LA is saturated with cars. They are a dominant feature of life here. We have taken the metro train and its great, but it probably won’t get you to where you are going. You do need a car and you have to get used to driving on highways with six to eight lanes going in your direction. Hurtling along a densely packed freeway today I suddenly realised why Americans like NASCAR rather than Formula One. NASCAR is driving Americans can relate too – its the LA driving experience on steroids. A pack of cars travelling together at roughly the same (high) speed on wide smooth roads. F1 is much more of the European driving experience, all sharp corners and small buzzy cars.
We, of course, still hanker for our beloved ’67 Corvette and our ’78 GMC motorhome so we get the whole American cars thing. At Bob’s Big Boy diner in Burbank we got our classic fix on Friday night when all the car lovers fill the parking lot and show off their chrome. There was a yellow version of our Corvette there and its still about the handsomest car ever made in America (though no picture…)

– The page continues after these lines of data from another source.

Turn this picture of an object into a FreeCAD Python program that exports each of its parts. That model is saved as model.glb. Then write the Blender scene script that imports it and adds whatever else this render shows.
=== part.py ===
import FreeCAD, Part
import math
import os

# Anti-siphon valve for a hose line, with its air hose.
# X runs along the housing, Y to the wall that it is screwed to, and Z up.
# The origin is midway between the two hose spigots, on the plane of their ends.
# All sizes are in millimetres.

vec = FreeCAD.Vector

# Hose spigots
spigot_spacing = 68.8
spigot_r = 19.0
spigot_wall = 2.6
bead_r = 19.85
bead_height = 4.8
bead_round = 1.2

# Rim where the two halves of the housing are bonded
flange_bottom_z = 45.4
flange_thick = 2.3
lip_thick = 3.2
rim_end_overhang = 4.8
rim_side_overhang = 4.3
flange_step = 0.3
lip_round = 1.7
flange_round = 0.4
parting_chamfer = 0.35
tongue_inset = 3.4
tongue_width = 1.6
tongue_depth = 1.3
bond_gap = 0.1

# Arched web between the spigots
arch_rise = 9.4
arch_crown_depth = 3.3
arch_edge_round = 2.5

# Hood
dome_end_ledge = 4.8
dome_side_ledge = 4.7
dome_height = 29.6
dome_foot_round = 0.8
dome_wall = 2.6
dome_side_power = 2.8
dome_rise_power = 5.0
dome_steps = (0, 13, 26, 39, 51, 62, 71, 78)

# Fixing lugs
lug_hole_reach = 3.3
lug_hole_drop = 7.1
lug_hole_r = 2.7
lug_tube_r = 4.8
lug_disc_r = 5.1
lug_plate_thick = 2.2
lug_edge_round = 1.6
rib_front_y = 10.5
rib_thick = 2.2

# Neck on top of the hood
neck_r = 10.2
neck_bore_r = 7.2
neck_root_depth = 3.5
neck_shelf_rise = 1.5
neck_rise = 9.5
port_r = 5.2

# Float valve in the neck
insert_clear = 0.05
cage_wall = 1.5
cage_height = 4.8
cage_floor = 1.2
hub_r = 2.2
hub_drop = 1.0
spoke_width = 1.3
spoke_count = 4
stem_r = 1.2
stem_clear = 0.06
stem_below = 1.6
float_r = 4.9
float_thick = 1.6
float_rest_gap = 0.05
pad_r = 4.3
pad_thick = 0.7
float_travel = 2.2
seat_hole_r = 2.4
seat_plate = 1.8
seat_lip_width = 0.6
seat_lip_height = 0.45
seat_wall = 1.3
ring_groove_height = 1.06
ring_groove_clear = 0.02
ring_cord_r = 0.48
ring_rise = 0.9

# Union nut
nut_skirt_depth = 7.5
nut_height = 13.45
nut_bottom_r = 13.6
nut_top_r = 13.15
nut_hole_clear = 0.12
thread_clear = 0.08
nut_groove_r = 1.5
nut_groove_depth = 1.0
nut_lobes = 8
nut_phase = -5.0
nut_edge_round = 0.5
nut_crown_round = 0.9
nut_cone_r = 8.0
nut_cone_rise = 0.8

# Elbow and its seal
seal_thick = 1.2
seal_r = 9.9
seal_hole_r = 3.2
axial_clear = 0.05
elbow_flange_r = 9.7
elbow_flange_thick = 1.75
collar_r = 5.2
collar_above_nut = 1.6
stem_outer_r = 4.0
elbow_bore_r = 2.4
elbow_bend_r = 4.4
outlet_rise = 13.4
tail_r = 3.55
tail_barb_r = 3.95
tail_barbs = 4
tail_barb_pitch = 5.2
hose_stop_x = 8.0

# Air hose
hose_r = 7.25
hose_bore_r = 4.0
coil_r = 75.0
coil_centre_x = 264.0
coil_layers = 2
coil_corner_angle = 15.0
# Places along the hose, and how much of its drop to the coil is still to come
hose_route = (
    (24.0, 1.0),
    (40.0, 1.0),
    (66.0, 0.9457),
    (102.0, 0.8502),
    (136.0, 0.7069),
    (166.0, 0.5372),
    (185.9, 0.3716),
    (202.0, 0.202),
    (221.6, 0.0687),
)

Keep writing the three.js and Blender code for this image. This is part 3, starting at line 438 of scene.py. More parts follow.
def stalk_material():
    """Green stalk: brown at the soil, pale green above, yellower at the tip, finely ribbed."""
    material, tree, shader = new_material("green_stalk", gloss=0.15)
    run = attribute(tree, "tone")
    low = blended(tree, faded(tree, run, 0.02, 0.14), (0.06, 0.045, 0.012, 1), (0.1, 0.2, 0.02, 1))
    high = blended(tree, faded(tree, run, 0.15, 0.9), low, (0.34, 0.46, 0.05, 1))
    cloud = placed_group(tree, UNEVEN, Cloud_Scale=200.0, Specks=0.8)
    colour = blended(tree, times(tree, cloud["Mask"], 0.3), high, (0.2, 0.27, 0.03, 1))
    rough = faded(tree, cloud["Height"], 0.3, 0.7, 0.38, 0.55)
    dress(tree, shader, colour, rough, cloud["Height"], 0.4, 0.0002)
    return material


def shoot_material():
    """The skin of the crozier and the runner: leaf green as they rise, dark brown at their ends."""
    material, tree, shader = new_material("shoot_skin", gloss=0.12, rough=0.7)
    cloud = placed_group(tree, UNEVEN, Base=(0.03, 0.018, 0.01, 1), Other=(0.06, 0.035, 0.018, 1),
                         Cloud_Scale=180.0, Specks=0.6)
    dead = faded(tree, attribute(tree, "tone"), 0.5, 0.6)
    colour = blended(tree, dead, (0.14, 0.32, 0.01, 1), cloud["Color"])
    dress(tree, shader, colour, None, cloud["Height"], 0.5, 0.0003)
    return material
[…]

Every branch of civilian law enforcement has to have a helicopter it seems. If the state library network has an enforcement unit for overdue books, you can bet they will have a chopper on the roof. On the beach at Malibu at least three different agencies (coastguard, sheriff’s office, state police) buzzed the shoreline about two hundred feet up at regular intervals. It struck me that they posed a far bigger threat to the people playing beneath them than anything in the sea. Twice we have been woken up in the wee small hours by police helicopters circling low over our neighbourhood for fifteen minutes or more. The first one had a spotlight on someone and they were using a PA system to tell him not to move. All very exciting but I really hope whatever he had done was worth waking everyone up in the entire community.